Hong Kong Licensing Imminent: A City-Level Bet on Compliance Stablecoins

● Thresholds of the Licensed Era: The Hong Kong Monetary Authority is nearing the issuance of its first batch of stablecoin issuer licenses, which not only means that a single project is authorized to operate compliantly but also marks a watershed moment in local regulation moving from “observation and sandbox” to “license normalization management.” Once the first licenses are issued, the standard framework surrounding audit disclosures, reserve asset composition, redemption mechanisms, and risk isolation will become the basic rules that later entrants must adhere to.

● City Strategy Rather Than Isolated Initiatives: The Chief Executive of the Hong Kong SAR, John Lee, has openly stated, “Hong Kong aims to become a global center for digital asset innovation,” directly embedding stablecoin regulation into this city-level strategic narrative, rather than treating it as a marginal supplement to traditional payment tools. This top-level attitude means that local banks, brokers, and trading platforms will be more inclined to evaluate investments from the perspective of “infrastructure opportunities” rather than “compliance burdens” when facing stablecoin business.

● Significance of Licenses for Cross-Border and Institutional Matters: Compliant stablecoin licenses are expected to establish a new intermediary layer “subject to audits and accountability” for cross-border capital flows, exchange settlements, and institutional entry. For cross-border businesses, licensed issuers can interconnect with banks and payment institutions within the legal framework, addressing the slow and costly nature of traditional cross-border remittances; for exchanges, licensed stablecoins will become “high-quality products” for facilitating trades and margin management, allowing institutional investors to include such assets on their balance sheets within clearly defined compliance boundaries.

● Diverging Paths of American ETFs and Hong Kong Licenses: The U.S. incorporates BTC, ETH, SOL, XRP, etc., into the capital market product system via spot ETFs, emphasizing "packing volatile assets into familiar fund wrappers"; Hong Kong, on the other hand, starts with stablecoins to build regulatory barriers for “on-chain dollars” and local payment scenarios.
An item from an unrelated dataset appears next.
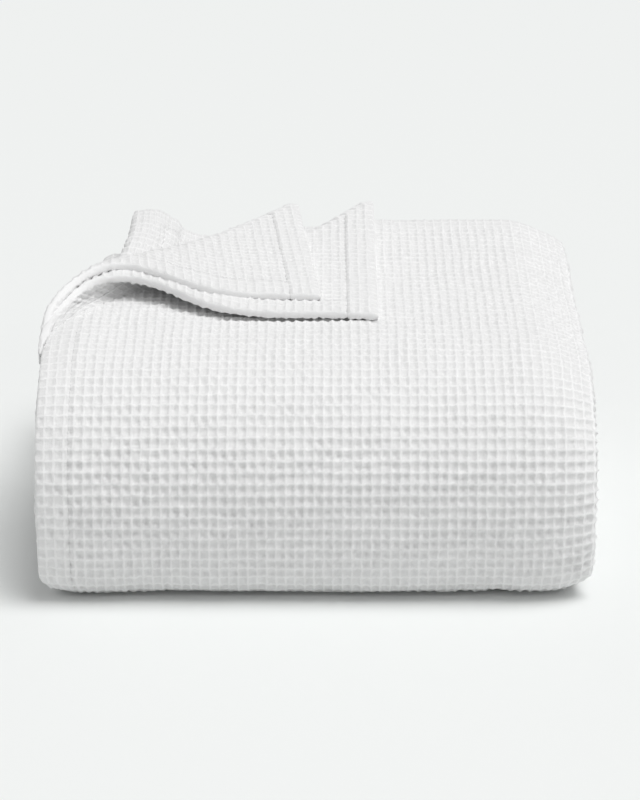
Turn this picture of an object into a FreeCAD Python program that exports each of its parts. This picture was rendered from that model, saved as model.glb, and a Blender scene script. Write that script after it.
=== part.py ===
"""A throw blanket of waffle-weave cotton, folded four plies wide and rolled into three leaves.

Millimetres, +Z up. X runs along the width, the big rounded fold faces -Y, and the cut end lies on
top at the back. The origin is at the middle of the underside. The cloth is split at its fold lines:
each ply is one solid that follows the roll, and its hems are solids of their own. The back left
corners of the two outer plies are turned over and lie on top as two flaps.
"""

import FreeCAD, Part

import math
import os
import Sketcher

DIMENSIONS = {
    "width": 380,            # over the side folds
    "depth": 336,            # from the big fold to the end hems
    "ply": 6.85,             # pitch of the plies in the stack
    "cloth": 6.6,            # thickness of a ply that lies turned over on top
    "clearance": 0.25,       # between pieces of the same ply
    "shoulder": 92,          # radius of the big fold's upper part
    "toe": 48,               # radius of the big fold's lower part
    "heel_inset": 6,         # how far the back fold stays inside the end hems
    "hem": 22,               # width of the double-folded hems
    "thread": 0.8,           # width of a stitched line
    "lower_side": 258,       # lower flap: from the corner forward to its fold
    "lower_back": 233,       # lower flap: from the corner along the end to its fold
    "lower_reach": 212,      # lower flap: from the end forward to its turned-over hem
    "lower_roll": 6.6,       # radius of the lower flap's roll
    "upper_side": 216,
    "upper_back": 172,
    "upper_edge": 186,       # upper flap: from the left side to its turned-over end
    "upper_reach": 200,
    "upper_roll": 13.6,
    "corner_side": 108,      # lifted corner of the third and fourth plies
    "corner_back": 100,
    "turning_gap": 0.4,      # round a roll or along the line on which a corner turns
    "lying_gap": 0.3,        # under a flap that lies on the ply below it
}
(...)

One prioritizes resolving investment channels, while the other focuses on pricing and settlement mediums, with different jurisdictions offering their respective priorities regarding "how to fit crypto into regulatory boxes," also indicating potential future games around cross-border business and market shares.

$4 Billion Outrageous Transfer: Human Single Point of Failure in Exchanges

● Scale and Shock of the Incident: The news that the South Korean exchange Bithumb caused an erroneous transfer of approximately $4 billion in Bitcoin due to human error rapidly drew the industry's attention following on-chain observations and media disclosures. This amount is significant, equating to a considerable proportion of the annual fiscal budget of several medium-sized countries; even if ultimately resolved through internal adjustments or rollback paths, the impact on user trust and regulatory patience has already been challenging to mitigate.
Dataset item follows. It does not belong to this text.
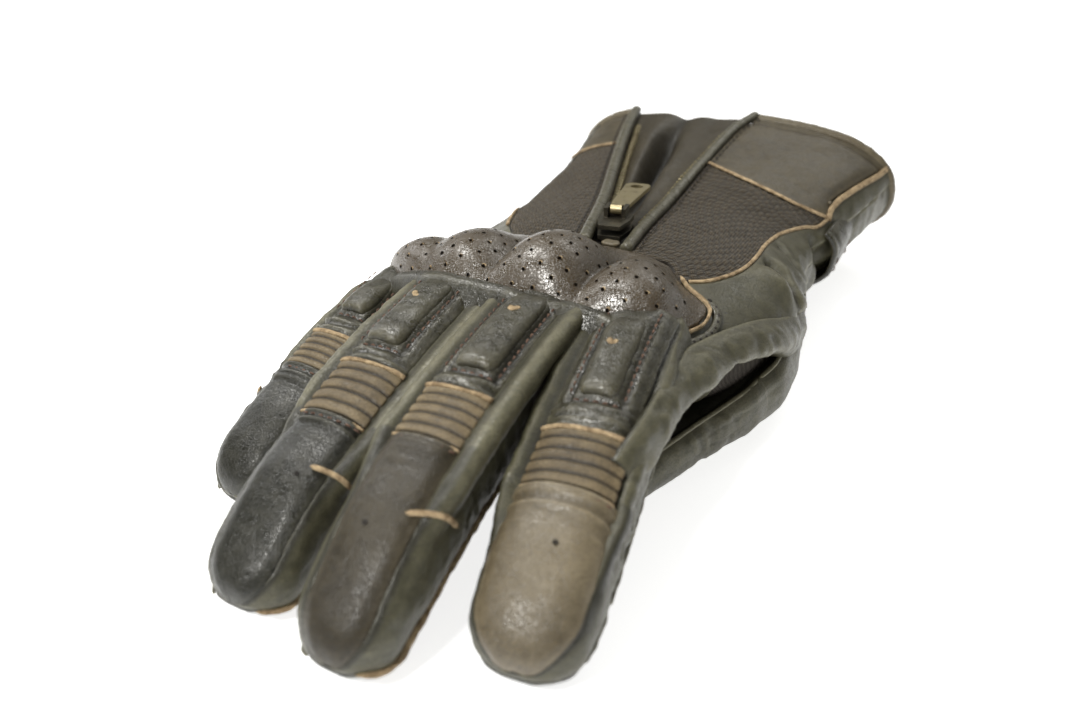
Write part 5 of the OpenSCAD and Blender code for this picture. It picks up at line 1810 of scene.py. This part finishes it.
def patch_radii(turns, centre):
    """Distance from the centre to the patch's outline, its corners rounded by averaging."""
    radii = np.zeros_like(turns)
    for i, turn in enumerate(turns):
        ray = np.array([math.cos(turn), math.sin(turn)])
        nearest = 1e9
        for k in range(6):
            start = PATCH_CORNERS[k]
            side = PATCH_CORNERS[(k + 1) % 6] - start
            away = start - centre
            cross = ray[0] * side[1] - ray[1] * side[0]
            if abs(cross) > 1e-9:
                dist = (away[0] * side[1] - away[1] * side[0]) / cross
                part = (away[0] * ray[1] - away[1] * ray[0]) / cross
                if dist > 0 and -1e-6 <= part <= 1 + 1e-6:
                    nearest = min(nearest, dist)
        radii[i] = nearest
    weights = np.exp(-(np.arange(-14, 15) / 6.0) ** 2)
    weights /= weights.sum()
    return np.convolve(np.concatenate([radii[-14:], radii, radii[:14]]), weights, 'valid') - 0.6


def build_palm_patch():
    count = 160
    turns = np.linspace(0, 2 * np.pi, count + 1)[:-1]
    centre = PATCH_CORNERS.mean(0)
    outline = patch_radii(turns, centre)
    shares = np.concatenate([[0.02], np.linspace(0.08, 0.9, 30),
                             1 - np.array([2.4, 1.6, 1.0, 0.55, 0.25, 0.1, 0.0]) / 30])
    radii = shares[:, None] * outline
    x, y = centre[0] + radii * np.cos(turns), centre[1] + radii * np.sin(turns)
    edge = outline - radii
    z = (-edge_drop(edge, 1.1) + 0.55 * bell(edge, 3.2, 0.7) + 0.12
         + 0.12 * fbm(np.stack([x, y, 0 * x], -1), 6, 501))
    under = np.stack([x, y, np.maximum(z, 0.0)], -1)
    upper = np.stack([x, y, 0 * x + 2.4], -1)
    verts = np.concatenate([under.reshape(-1, 3), upper.reshape(-1, 3),
                            [[*centre, 0.1], [*centre, 2.4]]])
    total = len(shares) * count
    here = np.arange(count)
    beside = (here + 1) % count
    pole = 0 * here + 2 * total
    tris = np.concatenate([np.stack([beside, here, pole], -1),
                           np.stack([here + total, beside + total, pole + 1], -1)])
    ride(make('palm_heel_patch', verts, slab_faces(len(shares), count, True, start=False),
              'brown_leather', dict(wear=0.25 + 0.3 * noise(verts / 6.0, 503)), tris),
         'palm_patch')
    path = np.stack([centre[0] + (outline - 3.2) * np.cos(turns),
                     centre[1] + (outline - 3.2) * np.sin(turns), 0 * turns + 0.45], -1)
    row = (np.concatenate([path, path[:1]]), np.tile([0, 0, -1.0], (count + 1, 1)))
    ride(stitches('palm_patch_stitches', [row], 'thread_tan', length=2.3, gap=0.9,
                  radius=0.26, arch=0.2))


def blend_strap(ob):
    """Bakes the strap piece's transform into its mesh."""
    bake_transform(ob)


def build_strap():
    # round the thumb side: angle and distance off the hand; then flat under the palm, at x
    wrapped = [(16, 0.4), (8, 1.5), (0, 2.5), (-14, 2.6), (-28, 2.5), (-42, 2.5), (-56, 2.8),
               (-70.0, 3.3)]
    end_x = 66 - STRAP_REACH
    flat = (16, 2, end_x + 8, end_x)
    pts = np.array([hand(ang, STRAP_Y, -off) for ang, off in wrapped]
                   + [[x, STRAP_Y, 1.0] for x in flat])
    normals = np.array([hand_normal(ang, STRAP_Y) for ang, _ in wrapped]
                       + [[0, 0, -1.0] for _ in flat])
    run = travelled(pts)
    length = run[-1]
    path = [curve(run, pts[:, k]) for k in range(3)]
    facing = [curve(run, normals[:, k]) for k in range(3)]

    def surface(row, col):
        along = row * length
        end = np.clip((along - (length - 9)) / 9, 0, 1)
        width = STRAP_WIDTH * mix(0.98, 1.0, row)
        width = width * np.sqrt(np.clip(1 - (end * 0.93) ** 2.6, 0, 1))
        out = np.stack([axis(along) for axis in path], -1)
        out[..., 1] = STRAP_Y + (col - 0.5) * width + 0.6 * np.sin(along / 11.0)
        return out

    def shape(net):
        rise = 0.25 * fbm(net.pts, 8, 601)
        rise = rise - 0.4 * bell(np.minimum.reduce(net.edges[1:]), 3.0, 0.6)
        rise = rise + 0.9 * bell(net.down, 6, 4) * np.sin(np.pi * net.col)
        return np.where(net.z < 6, np.clip(rise, -0.5, 0.25), rise), 0.15

    strap = panel('strap_leather', surface, 'dark_leather', shape, step=0.8,
                  rims=(0.4, 1.0, 1.0, 1.0), thick=1.5)
    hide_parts('wrist_strap')
    blend_strap(strap)
    along = np.linspace(10, length - 4, 120)
    up = unit(np.stack([axis(along) for axis in facing], -1))
    rows = [(surface(along / length, col + 0 * along) + up * 0.05, up)
            for col in (3.0 / STRAP_WIDTH, 1 - 3.0 / STRAP_WIDTH)]
    blend_strap(stitches('strap_stitches', rows, 'thread_brown', length=2.3, gap=0.9,
                         radius=0.27))
    # name, CAD part, body, first x, last x, half width, z, side the face looks to, seed
    for name, part, body, *place in (
            ('loop_field', 'strap_loop_pad', 'hand', -24, 14, 9, 3.0, -1, 611),
            ('hook_tab', 'strap_hook_pad', 'strap', -17, 13, 7.5, 2.65, 1, 613)):
        tab = fastener(name, *place)
        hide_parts(part)
        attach(tab, body)


def fastener(name, first_x, last_x, half_width, z, side, seed):
    """Flat pad of hook and loop."""
    def surface(row, col):
        y = mix(STRAP_Y - half_width, STRAP_Y + half_width, col)
        return np.stack([mix(first_x, last_x, row), y, 0 * row + z], -1)

    def shape(net):
        return 0.22 * np.abs(noise(net.pts * 1.4, seed)) * smooth(0, 1, net.edge) - 0.15, 0

    return panel(name, surface, 'hook_loop', shape, step=0.5, rims=(0.4, 0.4, 0.4, 0.4),
                 thick=0.75, sign=side)


# ---------------------------------------------------------------- zip metal
def finish_zip_metal():
    """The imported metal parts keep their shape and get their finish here."""
    for part, mat in (('zip_slider', 'zip_slider_metal'), ('zip_pull', 'zip_brass'),
                      ('zip_teeth', 'zip_brass')):
        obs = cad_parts[part]
        # a part may be packed as one object or several, with or without a slot
        for ob in (obs if isinstance(obs, (list, tuple)) else [obs]):
            if not ob.material_slots:
                ob.data.materials.append(MATS[mat])
            for slot in ob.material_slots:
                slot.material = MATS[mat]


# ---------------------------------------------------------------- floor, light, camera
def build_floor():
    half = 3.0
    mesh = bpy.data.meshes.new('floor')
    mesh.from_pydata([(-half, -half, 0), (half, -half, 0), (half, half, 0), (-half, half, 0)],
                     [], [(0, 1, 2, 3)])
    floor = bpy.data.objects.new('floor', mesh)
    bpy.context.scene.collection.objects.link(floor)
    mat = Shader('floor_white')
    mat.finish(Base_Color=(0.86, 0.87, 0.88), Roughness=0.6, Emission_Color=(1.0, 1.0, 1.0),
               Emission_Strength=0.80)
    # only the upper face shows, so the palm side can be seen from below
    geometry = mat.node('ShaderNodeNewGeometry')
    clear = mat.node('ShaderNodeBsdfTransparent')
    either = mat.node('ShaderNodeMixShader', {
        0: geometry.outputs['Backfacing'], 1: mat.surface.outputs[0], 2: clear.outputs[0]})
    output = next(n for n in mat.tree.nodes if n.type == 'OUTPUT_MATERIAL')
    mat.put(output.inputs['Surface'], either.outputs[0])
    mesh.materials.append(MATS['floor_white'])
    floor.location.z = -0.0002


def build_world():
    """Dim warm light, seen by the camera as a white wall."""
    world = bpy.data.worlds.new('studio')
    bpy.context.scene.world = world
    world.use_nodes = True
    nodes, links = world.node_tree.nodes, world.node_tree.links
    light = nodes['Background']
    light.inputs['Color'].default_value = (1.0, 0.985, 0.91, 1)
    light.inputs['Strength'].default_value = 0.24
    wall = nodes.new('ShaderNodeBackground')
    wall.inputs['Color'].default_value = (1, 1, 1, 1)
    wall.inputs['Strength'].default_value = 1.0
    rays, either = nodes.new('ShaderNodeLightPath'), nodes.new('ShaderNodeMixShader')
    output = next(n for n in nodes if n.type == 'OUTPUT_WORLD')
    links.new(rays.outputs['Is Camera Ray'], either.inputs[0])
    links.new(light.outputs[0], either.inputs[1])
    links.new(wall.outputs[0], either.inputs[2])
    links.new(either.outputs[0], output.inputs['Surface'])


def area(name, place, target, size, power, color=(1, 1, 1)):
    light = bpy.data.lights.new(name, 'AREA')
    light.shape = 'RECTANGLE'
    light.size, light.size_y = size
    light.energy = power
    light.color = color
    ob = bpy.data.objects.new(name, light)
    bpy.context.scene.collection.objects.link(ob)
    ob.location = place
    ob.rotation_euler = (Vector(target) - Vector(place)).to_track_quat('-Z', 'Y').to_euler()


def build_lights():
    area('top_box', place=(0.10, 0.70, 0.60), target=(0.0, 0.0, 0.02), size=(0.6, 0.35),
         power=1.8, color=(1.0, 0.99, 0.95))
    area('key_box', place=(-0.31, 0.05, 0.68), target=(0.0, -0.01, 0.03), size=(0.24, 0.42),
         power=4.3, color=(1.0, 0.985, 0.94))
    area('front_box', place=(-0.12, -0.56, 0.57), target=(0.0, -0.01, 0.03),
         size=(0.16, 0.12), power=4.4, color=(1.0, 0.985, 0.94))
    area('left_box', place=(-0.62, 0.10, 0.30), target=(0.0, 0.0, 0.03), size=(0.30, 0.18),
         power=0.8)


def build_camera():
    camera = bpy.data.cameras.new('camera')
    camera.lens = 35.558
    camera.sensor_width = 36.0
    camera.sensor_fit = 'HORIZONTAL'
    camera.clip_start = 0.01
    camera.dof.use_dof = True
    camera.dof.focus_distance = 0.285
    camera.dof.aperture_fstop = 11.0
    ob = bpy.data.objects.new('camera', camera)
    bpy.context.scene.collection.objects.link(ob)
    right = Vector((0.8913, 0.45304, -0.01848)).normalized()
    view = Vector((-0.40277, 0.77235, -0.49117)).normalized()
    up = right.cross(view).normalized()
    right = view.cross(up).normalized()
    place = (0.12259, -0.26710, 0.16163)
    ob.matrix_world = Matrix((*zip(right, up, -view, place), (0, 0, 0, 1)))
    bpy.context.scene.camera = ob


# ---------------------------------------------------------------- build
build_materials()
for finger in FINGERS:
    build_finger(finger)
build_hand()
build_zip()
guard_holes(guard_cover())
finger_yoke()
guard_edge()
build_thumb()
build_web()
build_palm_patch()
build_strap()
finish_zip_metal()
build_floor()
build_world()
build_lights()
build_camera()
bpy.context.scene.view_settings.view_transform = 'Standard'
● Errors Occur Beyond the Chain: This incident did not stem from security flaws in the underlying chain protocol but from typical failures in centralized platform internal processes and permission management. Any deviation in the design or execution of transfer approval, address whitelisting, hot-cold wallet separation, or multi-signature mechanisms could allow "one operator, one string of addresses" misentry to evolve into a systemic risk event, exposing that certain platforms still operate under governance standards of "internet companies" rather than "systemically significant financial infrastructures."

● Real Risks of Centralized Custody: For ordinary users, such operational mishaps have a more psychologically impactful effect than hacker attacks — assets have not been stolen by external intrusions but may become temporarily or even permanently lost due to internal mistakes. While centralized custody brings convenience and compliant interfaces, it also creates a very high “human single point of failure”: the internal controls and risk management system of the custodian essentially constitute another “private key” of user assets. Once they fail, the consequences are no less than having a private key stolen.
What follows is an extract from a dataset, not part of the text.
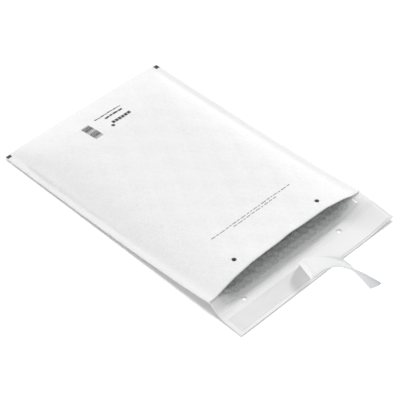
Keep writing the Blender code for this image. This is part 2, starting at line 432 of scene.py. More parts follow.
    def front_point(self, across: Array, along: Array, inside: Array | float = 0.0,
                    show: float = 1.0) -> Array:
        """Points on the front, or at a depth inside it (negative is outside).

        Args:
            across: Places across.
            along: Places along.
            inside: Depths below the middle of the paper.
            show: Share of the bubbles' marks that is shown.

        Returns:
            Points in the model's frame.
        """
        fold_start = self.length - self.fold_radius(across)
        height = self.front_height(across, along, fold_start) - inside
        height = height + self.cockles(across, along, fold_start)
        return self.placed(across, along, height + show * self.telegraph(across, along, fold_start))

    def surface(self, across: Array, stretch: Stretch, part: Array, inside: Array | float = 0.0,
                lip: float = 0.0, past_mouth: float = 0.0, show: float = 1.0) -> Array:
        """Points of one stretch of the sheet, or of a surface at a depth inside it.

        Args:
            across: Places across, in columns.
            stretch: The stretch of the sheet.
            part: 0 to 1 along the stretch, in rows.
            inside: Depths inside the middle of the paper.
            lip: Set-back behind the front's lip.
            past_mouth: How far the flap stretch reaches past the mouth line.
            show: Share of the bubbles' marks that is shown.

        Returns:
            Points in the model's frame, row by row.
        """
        across, part = np.broadcast_arrays(across, part)
        fold_start = self.length - self.fold_radius(across)
        if stretch is Stretch.FRONT:
            start = self.lip_set_back * (1 - self.ratio(across) ** 2)
            along = np.maximum(start + (fold_start - start) * part, start + lip)
            return self.front_point(across, along, inside, show)
        if stretch is Stretch.FOLD:
            top = self.front_height(across, fold_start, fold_start)
            bottom = self.back_height(across, fold_start)
            reach = (top - bottom) / 2 - inside
            turn = math.pi * (0.5 - part)
            return self.placed(across, fold_start + reach * np.cos(turn),
                               (top + bottom) / 2 + reach * np.sin(turn))
        if stretch is Stretch.BACK:
            along = fold_start * (1 - part)
            dimple = self.bubble_show - self.telegraph(across, along, fold_start)
            calm = (smooth_step((fold_start - along) / self.bubble_fade)
                    * smooth_step(along / self.dimple_fade))
            height = self.back_height(across, along) + inside + self.dimple * show * calm * dimple
            return self.placed(across, along, height)
        along = -past_mouth * part
        ridge = self.crease_rise * np.exp(-((along + self.crease_past) / self.crease_half) ** 2)
        return self.placed(across, along, self.flap_height(across, -along) + inside + ridge)

    def on_flap(self, across: Array, along: Array, lift: float) -> Array:
        """Points a given height above the upper face of the flap."""
        across, along = np.broadcast_arrays(across, along)
        return self.placed(across, along, self.flap_height(across, -along) + self.paper / 2 + lift)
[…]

● Compliance Beyond Licenses: Regulatory trends are pressuring exchanges to move away from the crude phase of "expansion upon receiving a license" to long-term scrutiny of operational capabilities. The Bithumb incident serves as a reminder to the market that KYC, anti-money laundering reporting, and capital requirement thresholds are just the starting points of compliance; the more difficult question is whether the operational framework includes risk control processes, disaster recovery plans, and technical audit mechanisms comparable to traditional financial infrastructures. Otherwise, even numerous licenses will not withstand the collapse of confidence resulting from a single high-cost operational mistake.

North Korean Hackers Target Crypto: The Dark Costs of New Infrastructures

● Upgrading Attack Methods: A report from cybersecurity company Mandiant indicates that North Korean threat actors have long targeted the crypto industry as a significant attack target, using seven families of malware and leveraging AI-generated deepfake content to construct more deceptive social engineering and infiltration paths. Attacks have evolved from traditional phishing emails to meticulously disguised recruitment dialogues, false identity consultants, and video conferences, significantly raising the security frontier to every terminal and account of industry practitioners.

● Normalizing Low-Intensity Cyber Warfare: These targets include not only exchanges and large projects but also wallet development teams, research institutions, and individual practitioners' accounts, placing the entire industry chain in a prolonged state of “low-intensity cyber warfare.” Attackers can subtly profit through means such as stealing private keys, tampering with contract deployments, and manipulating operational backends, while victims often do not realize issues until hours or even longer after abnormal fund outflows.

● The More Critical the Infrastructure, the More Dangerous: By positioning Zero scaling, ETF funds, USDC minting, and Hong Kong licensing on the same timeline, a clear trend emerges: crypto is evolving from a speculative market to a global financial and computational infrastructure. Precisely because of this, these systems become increasingly attractive to advanced attackers — the complex proof stacks of new L1s, the custody links of ETF assets, and massive USDC issuances intertwined with compliance stablecoin settling networks, wherever one is breached, it could generate chain reactions globally.

● The Dark Costs of Security and Governance: The crypto industry is attempting to build a global value and computational infrastructure, weaving scaling, ETFs, on-chain dollars, and licensing systems into a narrative curve of "maturation." However, what truly determines the quality of the next cycle is not the steepness of TVL or market capitalization but whether the industry is willing to preemptively invest in security and governance — reserving adequate budgets for the dark costs associated with complex architectures, centralized custody, and geopolitical hacker activities, beyond just speed and innovation. If these costs continue to be underestimated, what is called a "new cycle" could merely replay the previous cycle's collapse pattern at a higher baseline.